How much extra material should you buy?

If you are ordering flooring, tile, or similar materials, the raw square footage is only the starting point. Installers often add extra material to cover offcuts, breakage, pattern matching, and future repairs. A simple rectangular room with a basic layout may need only 5 percent extra. Diagonal layouts, large format tile, or rooms with many corners can require 10 percent to 15 percent or more.

For example, if your rectangular floor measures 180 square feet and you want a 10 percent waste allowance, multiply 180 by 1.10. That gives you 198 square feet to order.

Square feet vs square meters

In the United States, square feet is the standard unit used in real estate and construction. In many other countries, area is often given in square meters. The concepts are identical, but the numeric values are different because the units are different sizes. If you need to convert square feet to square meters, divide by 10.7639. If you need to convert square meters to square feet, multiply by 10.7639.

Why rectangular calculations are so useful

Rectangles are the foundation of area estimation because many spaces can be approximated as rectangles even if they are not perfectly shaped. A deck, wall, concrete slab, lawn section, or office floor can often be measured as one large rectangle or a few smaller rectangles. This makes the rectangle formula one of the fastest and most practical tools for everyday planning.

Helpful authoritative references

If you want to verify measurement standards and housing context, these sources are useful:

Final takeaway

To calculate square feet of a rectangle, multiply the length by the width after making sure both dimensions are in feet. That is the entire method.
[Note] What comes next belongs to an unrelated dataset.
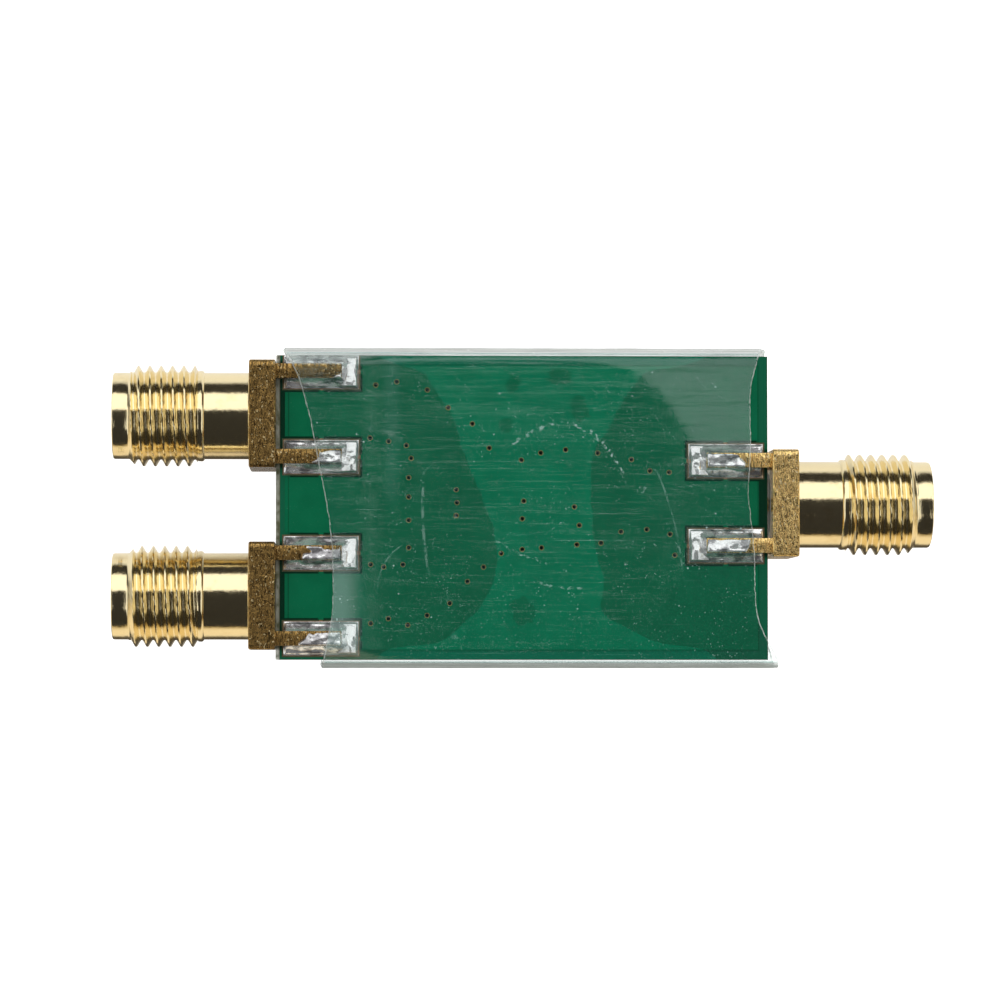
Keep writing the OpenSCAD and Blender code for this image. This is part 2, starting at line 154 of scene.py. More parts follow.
class Shape:
    """Collects vertices and faces, then becomes one piece that rides on the root body."""

    def __init__(self):
        self.verts, self.faces, self.slots, self.count = [], [], [], 0

    def add(self, verts, faces, slot=0):
        verts = np.asarray(verts, float).reshape(-1, 3)
        self.faces += [[i + self.count for i in face] for face in faces]
        self.slots += [slot] * len(faces)
        self.verts.append(verts)
        self.count += len(verts)

    def box(self, low, high, bevel, slot, place):
        bm = bmesh.new()
        bmesh.ops.create_cube(bm, size=1.0)
        low, high = np.array(low, float), np.array(high, float)
        for v in bm.verts:
            v.co = Vector((np.array(v.co) + 0.5) * (high - low) + low)
        bmesh.ops.bevel(bm, geom=bm.edges[:], offset=bevel, segments=2, profile=0.6, affect="EDGES")
        verts = np.array([v.co for v in bm.verts])
        faces = [[v.index for v in f.verts] for f in bm.faces]
        bm.free()
        self.add(place(verts), faces, slot)

    def make(self, name, materials, slot_name, sharp, stands_for):
        mesh = bpy.data.meshes.new(name)
        mesh.from_pydata((np.concatenate(self.verts) * MM).tolist(), [], self.faces)
        for material in materials:
            mesh.materials.append(material)
        mesh.polygons.foreach_set("material_index", self.slots)
        mesh.polygons.foreach_set("use_smooth", [True] * len(self.faces))
        mesh.set_sharp_from_angle(angle=math.radians(sharp))
        mesh.update()
        obj = bpy.data.objects.new(name, mesh)
        bpy.context.scene.collection.objects.link(obj)
        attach(obj, "root")
        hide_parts(*stands_for)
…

The real skill is careful measuring, accurate unit conversion, and applying the result correctly for budgeting or material ordering. Once you understand that square feet measures area and not just distance, the process becomes quick and reliable. Use the calculator above whenever you want an instant, error resistant result for rooms, patios, floors, walls, and other rectangular spaces.